Prolog - infinite loop

Question

I want to check if element is in the middle of list. I search middle element and next I check if is a member of list, but I get infinite loop.

My predicates:

remove_first([_,H1|T], [H1|T]).

remove_last([_],[]).
remove_last([H|T], [H|T2]) :- remove_last(T, T2).

remove_first_and_last([X],[X]).
remove_first_and_last(In, Out) :- 
    remove_first(In, Out1),
    remove_last(Out1, Out).

middle([X], [X]).
middle(In, X) :-
    remove_first_and_last(In, Out),
    middle(Out, X).

member(X, [X|_]).
member(X, [_|T]) :- member(X, T).

is_middle(X, In) :-
    middle(In, Out),
    member(X, Out), !.

And when I call is_middle(1,[2,1,3]) then I get true. But when I call is_middle(1,[2,2,3]) then I don't get a result. Interpreter don't interrupt the processing.

Answer 1

In a situation as yours, you have two options. Either wade through walls of text of traces as you can see in another answer, or try to reduce first what you have to understand. I prefer the latter for I don't like to read much.

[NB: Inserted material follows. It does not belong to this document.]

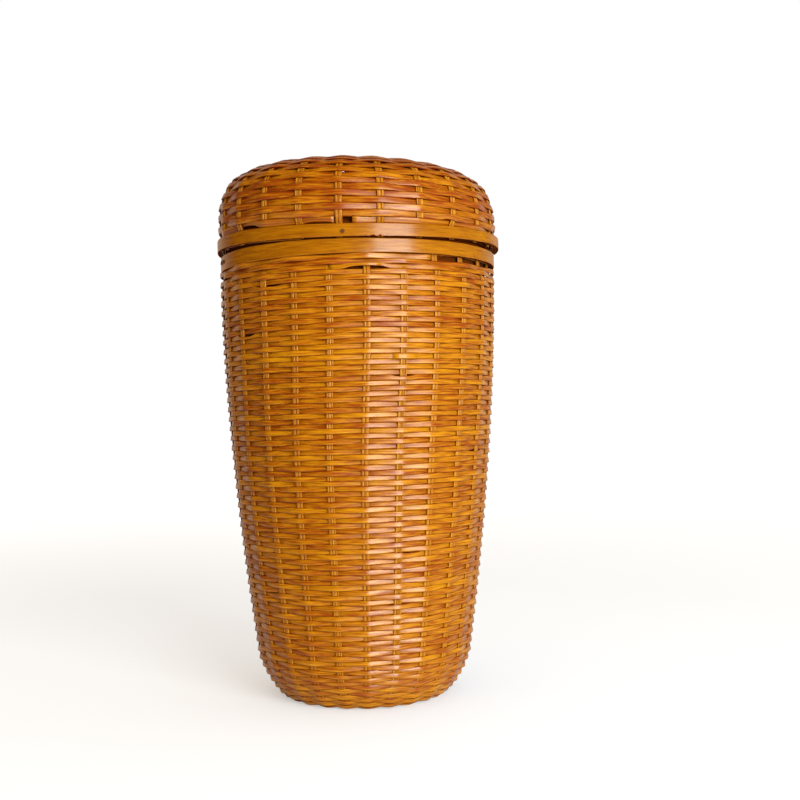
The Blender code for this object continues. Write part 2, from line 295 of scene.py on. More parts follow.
# %% [markdown]
# ## Shared parts of every strip
# A strip starts as a flat grid: its long side becomes the length of the strip and its short side is rolled
# up round the section. The section is a flat oval like a split bamboo splint. The first and the last ring of
# points are drawn together in the middle, which closes the strip with an end cut square, as a knife leaves
# it. The lid's rim is sprung: it stands off the body at its two sides, and the weave there is bent with it.

# %% Grid, oval section and sprung rim
touching = 0.00001   # points nearer than this become one


def strip_grid(tree, long_steps, round_steps):
    node = add(tree, "GeometryNodeMeshGrid", {"Size X": 1.0, "Size Y": 1.0, "Vertices X": long_steps + 1.0,
                                              "Vertices Y": round_steps + 1.0})
    x, y, _ = parts(out(add(tree, "GeometryNodeInputPosition")))
    ring = (x + 0.5) * long_steps
    along = ((ring - 1.0) / (long_steps - 2.0)).clamped()
    return out(node), along, y + 0.5, ring.math("MINIMUM", long_steps - ring).clamped()


def oval(around, width_fullness, depth_fullness):
    """Across and outward shares of a flat oval section. A smaller fullness is squarer."""
    turn = around * math.tau
    return turn.cos().bent(width_fullness), turn.sin().bent(depth_fullness)


def sprung(x, y, z, warp):
    """The height of a point once the lid's rim stands off at its two sides."""
    side = x * x / (x * x + y * y + 1e-9)
    rise = (z - seat) / warp_fade
    return z + warp * (side * (1.0 - rise).clamped() - x * rise.clamped() * crown_lean)


def end_tree(strip, grain, lie, x, y, z, warp, finish):
    """End a tree: mark the points, put them in place, and close, smooth and dress the strip."""
    tree = strip.tree
    strip = keep_attribute(strip, "grain", vector(*grain))
    strip = keep_attribute(strip, "lie", vector(*lie))
    for kind, inputs in (("SetPosition", {"Position": vector(x, y, sprung(x, y, z, warp))}),
                         ("MergeByDistance", {"Distance": touching}), ("SetShadeSmooth", {}),
                         ("RealizeInstances", {}), ("SetMaterial", {"Material": finish})):
        strip = out(add(tree, f"GeometryNode{kind}", {"Geometry": strip, **inputs}))
    feed(tree.nodes["Group Output"].inputs["Geometry"], strip)


def bake(tree, name, **sizes):
    """Run a tree on an empty mesh, keep the result as a plain mesh and take the modifier off."""
    holder = new_object(name, bpy.data.meshes.new(name))
    modifier = holder.modifiers.new("Tree", "NODES")
    modifier.node_group = tree
    for socket in tree.interface.items_tree:
        if socket.in_out == "INPUT" and socket.name in sizes:
            modifier[socket.identifier] = sizes.pop(socket.name)
    if sizes:
        raise ValueError(f"{tree.name} has no input {sorted(sizes)}")
    shown = holder.evaluated_get(bpy.context.evaluated_depsgraph_get())
    mesh = bpy.data.meshes.new_from_object(shown)
    holder.modifiers.remove(modifier)
    empty, holder.data = holder.data, mesh
    bpy.data.meshes.remove(empty)
    mesh.name = name
    return holder


def volume(mesh):
    mesh.calc_loop_triangles()
    spots = mesh.vertices
    return sum(spots[a].co.dot(spots[b].co.cross(spots[c].co)) / 6
               for a, b, c in (face.vertices for face in mesh.loop_triangles))


def finish_piece(piece, body, finish, *nodes):
    """Ride the piece on its body, let it stand for its nodes, and say what was made."""
    inside = volume(piece.data)
    if inside < 0:
        piece.data.flip_normals()
    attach(piece, body)
    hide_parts(*nodes)
    print(f"{piece.name}: {len(piece.data.loop_triangles)} triangles, {abs(inside) * 1e9:.0f} mm3")


def joined(pieces):
    """Join plain mesh objects into the first of them."""
    first = pieces[0]
    with bpy.context.temp_override(active_object=first, selected_editable_objects=pieces,
                                   selected_objects=pieces):
        bpy.ops.object.join()
    return first


print("strip helpers ready")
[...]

But your major problem is this. You said:

And when I call is_middle(1,[2,1,3]) then I get true.

Yes, Prolog found a solution, but it did not find it once but infinitely many times. Just hit SPACE or ; to see this:

?- is_middle(1,[2,1,3]).
true ;
true ;
true ;
true ;
true ;
true ...

So, already your first query was problematic. The best way to observe this, is to add false to this query:

?- is_middle(1,[2,1,3]), false.
** LOOPS **

Now, let's try to reduce the size of the query. We can narrow it down to:

?- is_middle(1,[1]), false.
** LOOPS **

With this we can now look at your program. Before anything else I'll remove the cut. It is misplaced anyway.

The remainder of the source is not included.